Write out the whole of the material exactly.

** BEGIN Recorded data **

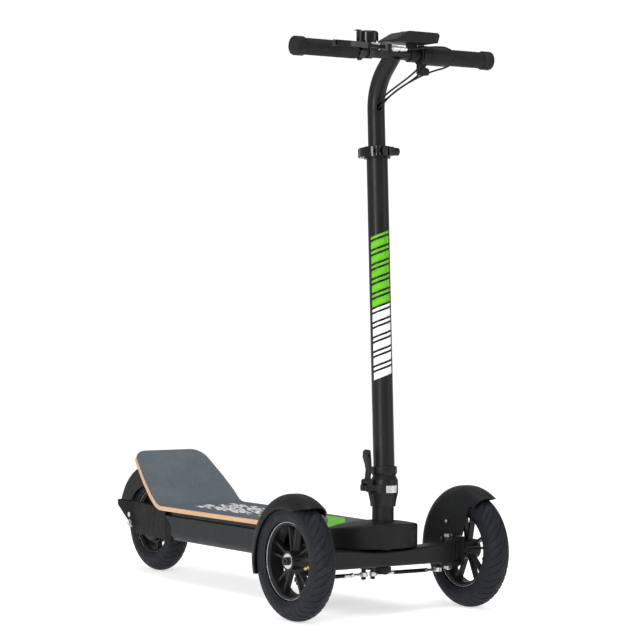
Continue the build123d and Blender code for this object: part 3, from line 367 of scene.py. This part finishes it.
def mesh_piece(name, points, faces, material, body, smooth=True):
    """A new piece, in the row frame, that rides on a body."""
    mesh = bpy.data.meshes.new(name)
    mesh.from_pydata([tuple(p) for p in points], [], faces)
    mesh.validate()
    for polygon in mesh.polygons:
        polygon.use_smooth = smooth
    obj = bpy.data.objects.new(name, mesh)
    bpy.context.scene.collection.objects.link(obj)
    obj.data.materials.append(material)
    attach(obj, body)
    return obj


def sharp_shading(obj, angle_deg=35.0):
    """Keeps smooth shading, but only across edges flatter than the angle."""
    obj.data.set_sharp_from_angle(angle=math.radians(angle_deg))
    return obj


def side_axes(axis):
    """Two unit vectors square to the axis and to each other."""
    axis = Vector(axis).normalized()
    helper = Vector((0, 0, 1)) if abs(axis.z) < 0.9 else Vector((0, 1, 0))
    first = axis.cross(helper).normalized()
    return first, axis.cross(first).normalized()


def ring_faces(rings, around, close_rings):
    """Quads that join each ring of points to the next."""
    faces = []
    last = rings if close_rings else rings - 1
    for i in range(last):
        for j in range(around):
            a = i * around + j
            b = i * around + (j + 1) % around
            c = ((i + 1) % rings) * around + (j + 1) % around
            d = ((i + 1) % rings) * around + j
            faces.append((a, b, c, d))
    return faces


def lathe(profile, origin, axis, steps=72, closed=False, ripple=None):
    """Points and faces of (radius, height) points turned about an axis; open ends are capped."""
    origin = Vector(origin)
    axis = Vector(axis).normalized()
    first, second = side_axes(axis)
    points = []
    for radius, height in profile:
        for j in range(steps):
            angle = 2 * math.pi * j / steps
            r = radius + (ripple(radius, height, angle) if ripple else 0.0)
            out = first * math.cos(angle) + second * math.sin(angle)
            points.append(origin + axis * height + out * r)
    faces = ring_faces(len(profile), steps, closed)
    if not closed:
        faces.append(tuple(reversed(range(steps))))
        faces.append(tuple(range((len(profile) - 1) * steps, len(profile) * steps)))
    return points, faces


def prism(outline, place, thickness):
    """Points and faces of a flat outline, placed by a function of its two coordinates and a height."""
    count = len(outline)
    points = [place(u, v, 0.0) for u, v in outline] + [place(u, v, thickness) for u, v in outline]
    faces = [tuple(reversed(range(count))), tuple(range(count, 2 * count))]
    for i in range(count):
        j = (i + 1) % count
        faces.append((i, j, count + j, count + i))
    return points, faces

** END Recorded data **

### Output below
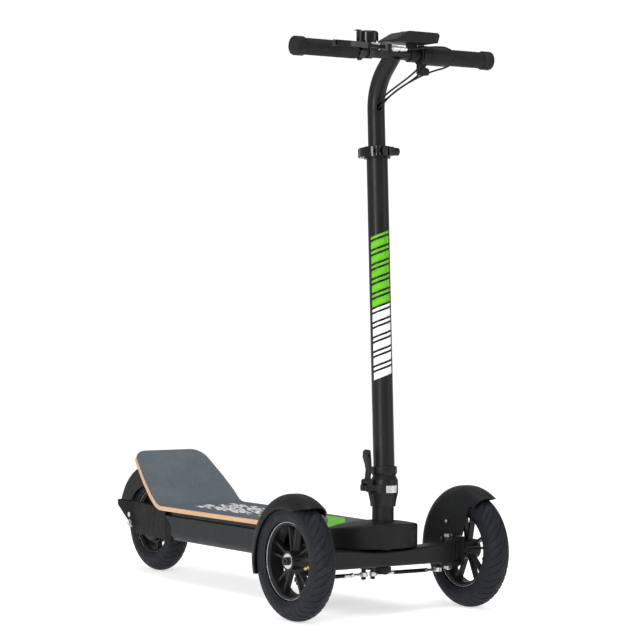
Continue the build123d and Blender code for this object: part 3, from line 367 of scene.py. This part finishes it.
def mesh_piece(name, points, faces, material, body, smooth=True):
    """A new piece, in the row frame, that rides on a body."""
    mesh = bpy.data.meshes.new(name)
    mesh.from_pydata([tuple(p) for p in points], [], faces)
    mesh.validate()
    for polygon in mesh.polygons:
        polygon.use_smooth = smooth
    obj = bpy.data.objects.new(name, mesh)
    bpy.context.scene.collection.objects.link(obj)
    obj.data.materials.append(material)
    attach(obj, body)
    return obj


def sharp_shading(obj, angle_deg=35.0):
    """Keeps smooth shading, but only across edges flatter than the angle."""
    obj.data.set_sharp_from_angle(angle=math.radians(angle_deg))
    return obj


def side_axes(axis):
    """Two unit vectors square to the axis and to each other."""
    axis = Vector(axis).normalized()
    helper = Vector((0, 0, 1)) if abs(axis.z) < 0.9 else Vector((0, 1, 0))
    first = axis.cross(helper).normalized()
    return first, axis.cross(first).normalized()


def ring_faces(rings, around, close_rings):
    """Quads that join each ring of points to the next."""
    faces = []
    last = rings if close_rings else rings - 1
    for i in range(last):
        for j in range(around):
            a = i * around + j
            b = i * around + (j + 1) % around
            c = ((i + 1) % rings) * around + (j + 1) % around
            d = ((i + 1) % rings) * around + j
            faces.append((a, b, c, d))
    return faces


def lathe(profile, origin, axis, steps=72, closed=False, ripple=None):
    """Points and faces of (radius, height) points turned about an axis; open ends are capped."""
    origin = Vector(origin)
    axis = Vector(axis).normalized()
    first, second = side_axes(axis)
    points = []
    for radius, height in profile:
        for j in range(steps):
            angle = 2 * math.pi * j / steps
            r = radius + (ripple(radius, height, angle) if ripple else 0.0)
            out = first * math.cos(angle) + second * math.sin(angle)
            points.append(origin + axis * height + out * r)
    faces = ring_faces(len(profile), steps, closed)
    if not closed:
        faces.append(tuple(reversed(range(steps))))
        faces.append(tuple(range((len(profile) - 1) * steps, len(profile) * steps)))
    return points, faces


def prism(outline, place, thickness):
    """Points and faces of a flat outline, placed by a function of its two coordinates and a height."""
    count = len(outline)
    points = [place(u, v, 0.0) for u, v in outline] + [place(u, v, thickness) for u, v in outline]
    faces = [tuple(reversed(range(count))), tuple(range(count, 2 * count))]
    for i in range(count):
        j = (i + 1) % count
        faces.append((i, j, count + j, count + i))
    return points, faces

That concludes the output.